(begin)
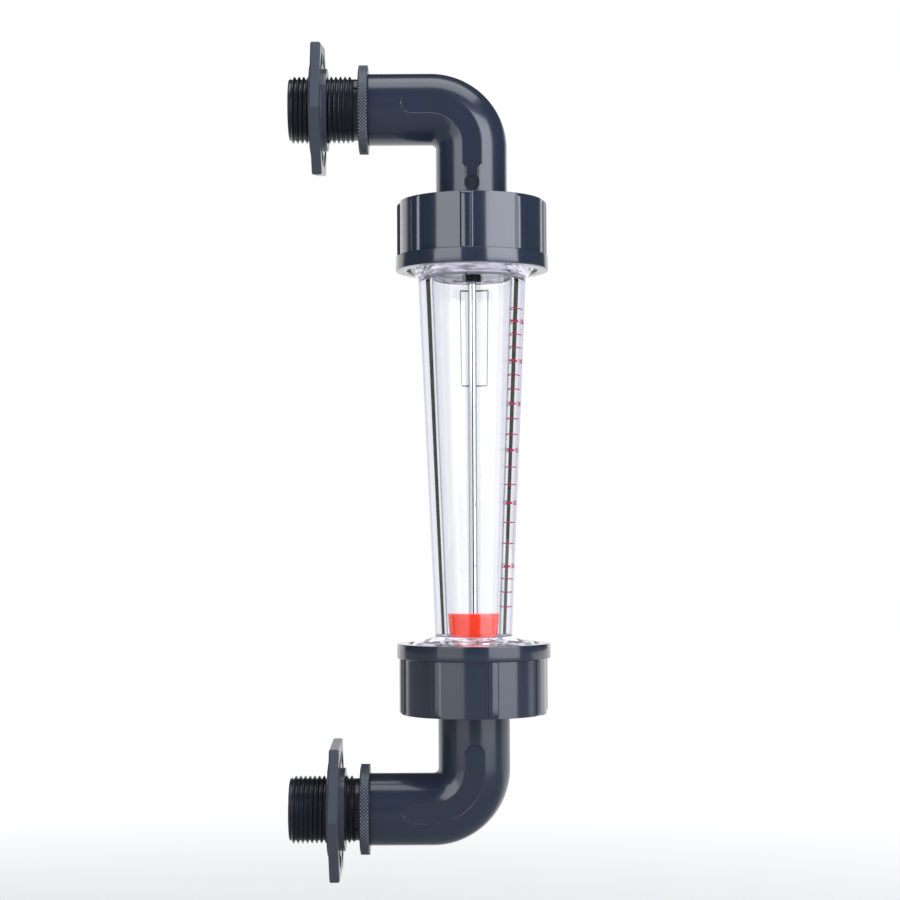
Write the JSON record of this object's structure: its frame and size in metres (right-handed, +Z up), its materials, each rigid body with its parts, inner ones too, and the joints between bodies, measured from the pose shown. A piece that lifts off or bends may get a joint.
{
  "type": "rotameter",
  "caption": "Variable-area flow meter with a clear tapered tube, a float on a guide rod and threaded panel-mount elbows at both ends.",
  "frame": {"origin": "on the axis of the lower port, in the plane of its collar's panel-side face", "axes": "+Z up along the measuring tube, -X out of both ports toward the pipework, -Y toward the camera"},
  "size_m": [0.1298, 0.0766, 0.4184],
  "materials": {
    "elbow_upvc": "smooth moulded, soft gloss",
    "union_nut_upvc": "glossy moulded",
    "tailpiece_upvc": "turned, satin",
    "nipple_upvc": "moulded, satin",
    "locknut_plastic": "moulded, satin",
    "clear_tube": "clear, polished",
    "support_plastic": "moulded, satin",
    "rod_steel": "polished",
    "buffer_rubber": "matt",
    "seal_rubber": "matt",
    "float_plastic": "glossy"
  },
  "bodies": {
    "inlet": {"inlet_nipple": "nipple_upvc", "inlet_elbow": "elbow_upvc", "inlet_tailpiece": "tailpiece_upvc", "inlet_seal_ring": "seal_rubber"},
    "meter": {"measuring_tube": "clear_tube", "lower_rod_support": "support_plastic", "upper_rod_support": "support_plastic", "guide_rod": "rod_steel", "lower_rod_nut": "rod_steel", "upper_rod_nut": "rod_steel", "lower_stop_buffer": "buffer_rubber", "upper_stop_buffer": "buffer_rubber"},
    "float": {"float_body": "float_plastic"},
    "outlet": {"outlet_nipple": "nipple_upvc", "outlet_elbow": "elbow_upvc", "outlet_tailpiece": "tailpiece_upvc", "outlet_seal_ring": "seal_rubber"},
    "lower_nut": {"lower_union_nut": "union_nut_upvc"},
    "upper_nut": {"upper_union_nut": "union_nut_upvc"},
    "inlet_lock": {"inlet_locknut": "locknut_plastic"},
    "outlet_lock": {"outlet_locknut": "locknut_plastic"}
  },
  "joints": [
    {"name": "tube_swivel", "type": "hinge", "parent": "inlet", "child": "meter", "pos_m": [0.0565, 0, 0.06], "axis": [0, 0, 1], "continuous": true},
    {"name": "outlet_swivel", "type": "hinge", "parent": "meter", "child": "outlet", "pos_m": [0.0565, 0, 0.29], "axis": [0, 0, 1], "continuous": true},
    {"name": "lower_nut_turn", "type": "hinge", "parent": "meter", "child": "lower_nut", "pos_m": [0.0565, 0, 0.07], "axis": [0, 0, 1], "range_deg": [0, 1260]},
    {"name": "upper_nut_turn", "type": "hinge", "parent": "meter", "child": "upper_nut", "pos_m": [0.0565, 0, 0.28], "axis": [0, 0, -1], "range_deg": [0, 1260]},
    {"name": "float_slide", "type": "slide", "parent": "meter", "child": "float", "axis": [0, 0, 1], "range_m": [0, 0.166]},
    {"name": "inlet_locknut_travel", "type": "slide", "parent": "inlet", "child": "inlet_lock", "axis": [1, 0, 0], "range_m": [-0.0185, 0.0072]},
    {"name": "outlet_locknut_travel", "type": "slide", "parent": "outlet", "child": "outlet_lock", "axis": [1, 0, 0], "range_m": [-0.0105, 0.0155]}
  ]
}
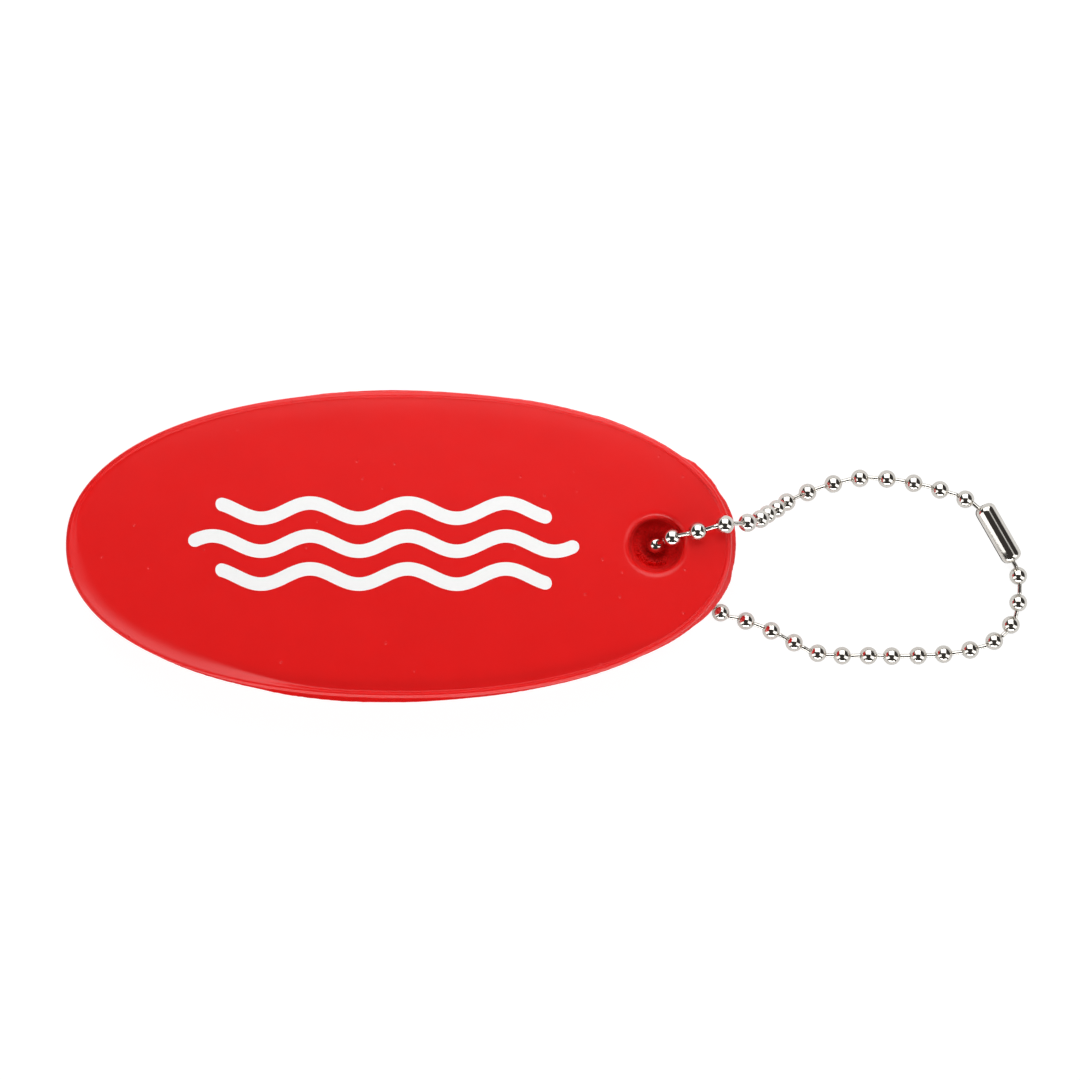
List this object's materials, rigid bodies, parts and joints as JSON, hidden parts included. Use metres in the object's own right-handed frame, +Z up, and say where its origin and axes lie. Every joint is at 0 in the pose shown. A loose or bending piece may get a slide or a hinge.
{
  "type": "floating keychain",
  "caption": "Oval red foam float with a raised rim and an eyelet at one end, carrying a closed loop of metal ball chain for keys.",
  "frame": {"origin": "centre of the footprint, on the surface that the keychain lies on", "axes": "+X along the float from its plain end to the eyelet and the chain, +Z up out of the float's face"},
  "size_m": [0.1284, 0.0414, 0.019],
  "materials": {
    "float_foam": "self-skinned moulded foam, satin",
    "chain_nickel": "polished nickel plate on steel",
    "coupling_nickel": "polished nickel plate on steel"
  },
  "bodies": {
    "float": {"float_body": "float_foam"},
    "chain_eye": {"bead_09": "chain_nickel", "bead_10": "chain_nickel", "bead_11": "chain_nickel", "bead_12": "chain_nickel", "bead_13": "chain_nickel", "bead_14": "chain_nickel", "bead_15": "chain_nickel", "bead_16": "chain_nickel", "bead_17": "chain_nickel", "bead_18": "chain_nickel", "bead_19": "chain_nickel", "bead_20": "chain_nickel", "bead_21": "chain_nickel", "bead_22": "chain_nickel", "bead_23": "chain_nickel", "bead_24": "chain_nickel", "bead_25": "chain_nickel", "bead_26": "chain_nickel"},
    "loop_1": {"bead_08": "chain_nickel", "bead_27": "chain_nickel"},
    "loop_2": {"bead_07": "chain_nickel", "bead_28": "chain_nickel"},
    "loop_3": {"bead_06": "chain_nickel", "bead_29": "chain_nickel"},
    "loop_4": {"bead_05": "chain_nickel", "bead_30": "chain_nickel"},
    "loop_5": {"bead_04": "chain_nickel", "bead_31": "chain_nickel"},
    "loop_6": {"bead_03": "chain_nickel", "bead_32": "chain_nickel"},
    "loop_7": {"bead_02": "chain_nickel", "bead_33": "chain_nickel"},
    "loop_end": {"bead_01": "chain_nickel", "bead_34": "chain_nickel", "bead_35": "chain_nickel", "bead_36": "chain_nickel", "bead_37": "chain_nickel", "bead_38": "chain_nickel"},
    "coupling": {"coupling": "coupling_nickel"}
  },
  "joints": [
    {"name": "chain_swing", "type": "hinge", "parent": "float", "child": "chain_eye", "pos_m": [0.01328, 0.0001, 0.00927], "axis": [-0.0266, 0.0194, 0.9995], "range_deg": [-45, 45]},
    {"name": "loop_fold_1", "type": "hinge", "parent": "chain_eye", "child": "loop_1", "pos_m": [0.03354, -0.004, 0.00169], "axis": [0.1235, -0.9912, -0.0478], "range_deg": [-20, 10]},
    {"name": "loop_fold_2", "type": "hinge", "parent": "loop_1", "child": "loop_2", "pos_m": [0.03681, -0.00361, 0.00109], "axis": [0.1142, -0.9934, 0.0094], "range_deg": [-20, 10]},
    {"name": "loop_fold_3", "type": "hinge", "parent": "loop_2", "child": "loop_3", "pos_m": [0.04036, -0.0031, 0.0012], "axis": [0.1091, -0.994, 0.0004], "range_deg": [-20, 20]},
    {"name": "loop_fold_4", "type": "hinge", "parent": "loop_3", "child": "loop_4", "pos_m": [0.04374, -0.00286, 0.0012], "axis": [0.087, -0.9962, 0], "range_deg": [-20, 20]},
    {"name": "loop_fold_5", "type": "hinge", "parent": "loop_4", "child": "loop_5", "pos_m": [0.04737, -0.00299, 0.0012], "axis": [0.0846, -0.9964, 0], "range_deg": [-20, 20]},
    {"name": "loop_fold_6", "type": "hinge", "parent": "loop_5", "child": "loop_6", "pos_m": [0.0509, -0.00327, 0.0012], "axis": [0.0812, -0.9967, 0], "range_deg": [-20, 20]},
    {"name": "loop_fold_7", "type": "hinge", "parent": "loop_6", "child": "loop_7", "pos_m": [0.05447, -0.00357, 0.0012], "axis": [0.0902, -0.9959, -0.0001], "range_deg": [-20, 20]},
    {"name": "loop_fold_8", "type": "hinge", "parent": "loop_7", "child": "loop_end", "pos_m": [0.05784, -0.00385, 0.00122], "axis": [0.1021, -0.9948, -0.0023], "range_deg": [-20, 20]},
    {"name": "coupling_spin", "type": "hinge", "parent": "loop_end", "child": "coupling", "pos_m": [0.06029, 0.00171, 0.00144], "axis": [0.497, -0.8678, 0], "range_deg": [-10, 10]}
  ]
}
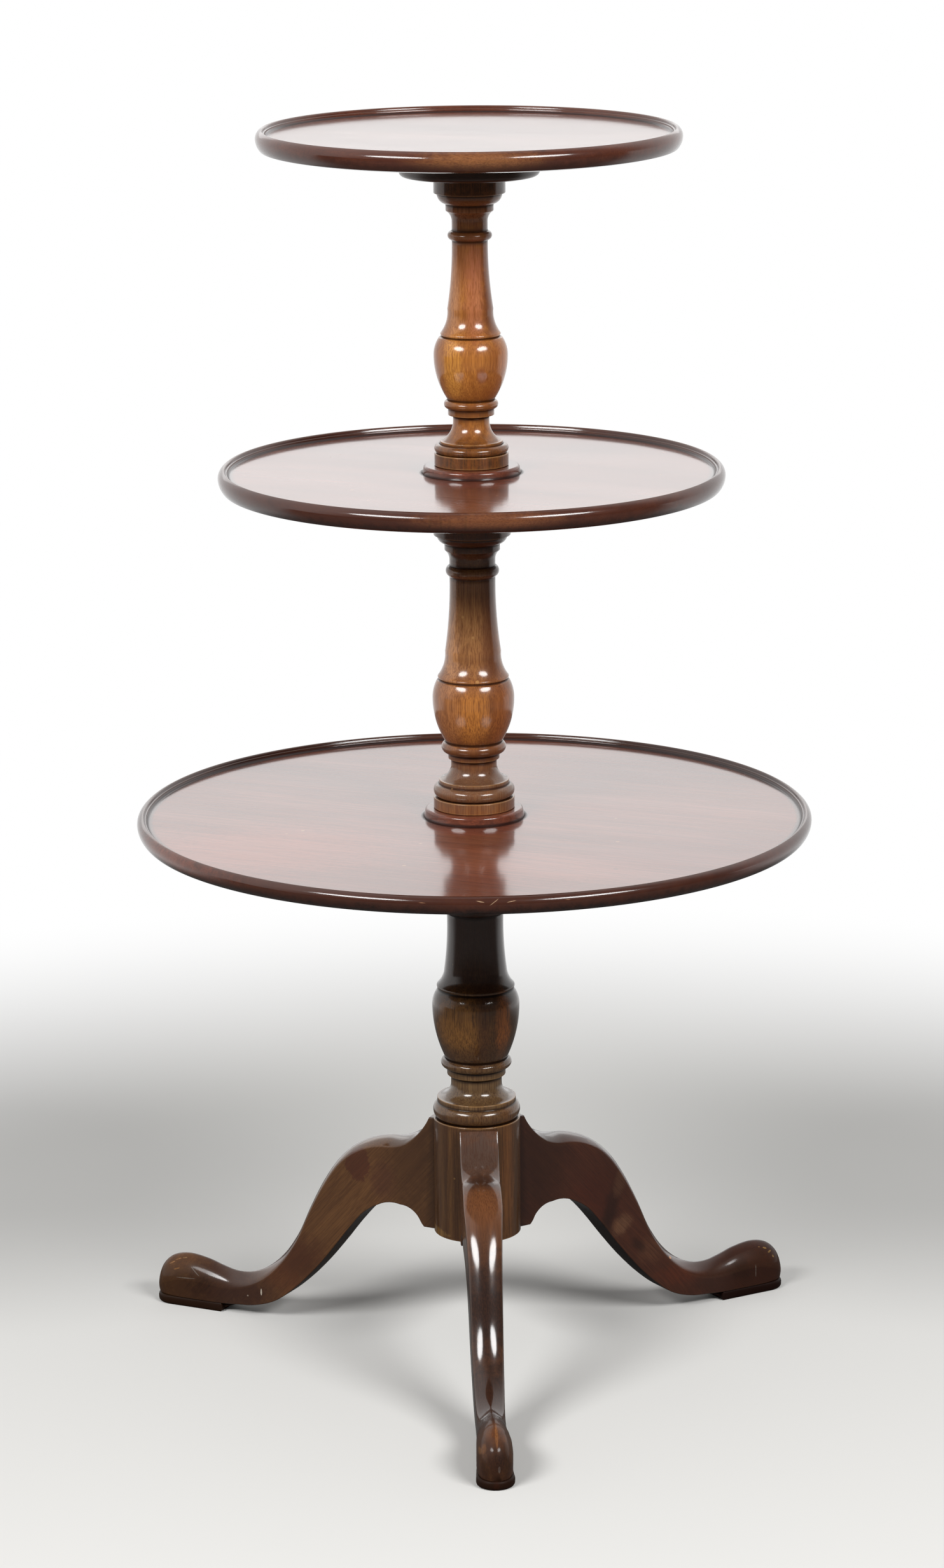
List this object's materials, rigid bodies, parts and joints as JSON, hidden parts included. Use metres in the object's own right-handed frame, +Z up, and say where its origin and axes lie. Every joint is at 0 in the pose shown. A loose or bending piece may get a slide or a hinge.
{
  "type": "dumbwaiter table",
  "caption": "Tiered dumbwaiter table: round dished mahogany trays of falling size revolve on a turned column with cabriole legs on slipper feet.",
  "frame": {"origin": "on the floor under the column's axis, in the plane of the foot pads", "axes": "+Z up along the column, the front leg points along -Y"},
  "size_m": [0.6099, 0.6485, 1.1367],
  "materials": {
    "tray_mahogany": "French polished, glossy",
    "column_mahogany": "French polished, glossy",
    "leg_mahogany": "French polished, worn on the feet",
    "block_mahogany": "French polished edge, plain underside",
    "wrought_iron": "blackened, dull",
    "iron_screw": "dull grey"
  },
  "bodies": {
    "stand": {"pillar": "column_mahogany", "middle_column": "column_mahogany", "upper_column": "column_mahogany", "leg_front": "leg_mahogany", "leg_right": "leg_mahogany", "leg_left": "leg_mahogany", "tripod_brace": "wrought_iron", "brace_screws": "iron_screw"},
    "lower_tier": {"lower_tray": "tray_mahogany", "lower_bearing_block": "block_mahogany", "lower_block_screws": "iron_screw"},
    "middle_tier": {"middle_tray": "tray_mahogany", "middle_bearing_block": "block_mahogany", "middle_block_screws": "iron_screw"},
    "top_tier": {"top_tray": "tray_mahogany", "top_bearing_block": "block_mahogany", "top_block_screws": "iron_screw"}
  },
  "joints": [
    {"name": "lower_tray_turn", "type": "hinge", "parent": "stand", "child": "lower_tier", "pos_m": [0, 0, 0.503], "axis": [0, 0, 1], "continuous": true},
    {"name": "middle_tray_turn", "type": "hinge", "parent": "stand", "child": "middle_tier", "pos_m": [0, 0, 0.8162], "axis": [0, 0, 1], "continuous": true},
    {"name": "top_tray_turn", "type": "hinge", "parent": "stand", "child": "top_tier", "pos_m": [0, 0, 1.117], "axis": [0, 0, 1], "continuous": true}
  ]
}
(end)
**Aim of the exercise**
Select all lines in the listing above where the word "with" appears, and show them.

**The answer**
Write the JSON record of this object's structure: its frame and size in metres (right-handed, +Z up), its materials, each rigid body with its parts, inner ones too, and the joints between bodies, measured from the pose shown. A piece that lifts off or bends may get a joint.
  "caption": "Variable-area flow meter with a clear tapered tube, a float on a guide rod and threaded panel-mount elbows at both ends.",
  "caption": "Oval red foam float with a raised rim and an eyelet at one end, carrying a closed loop of metal ball chain for keys.",
  "caption": "Tiered dumbwaiter table: round dished mahogany trays of falling size revolve on a turned column with cabriole legs on slipper feet.",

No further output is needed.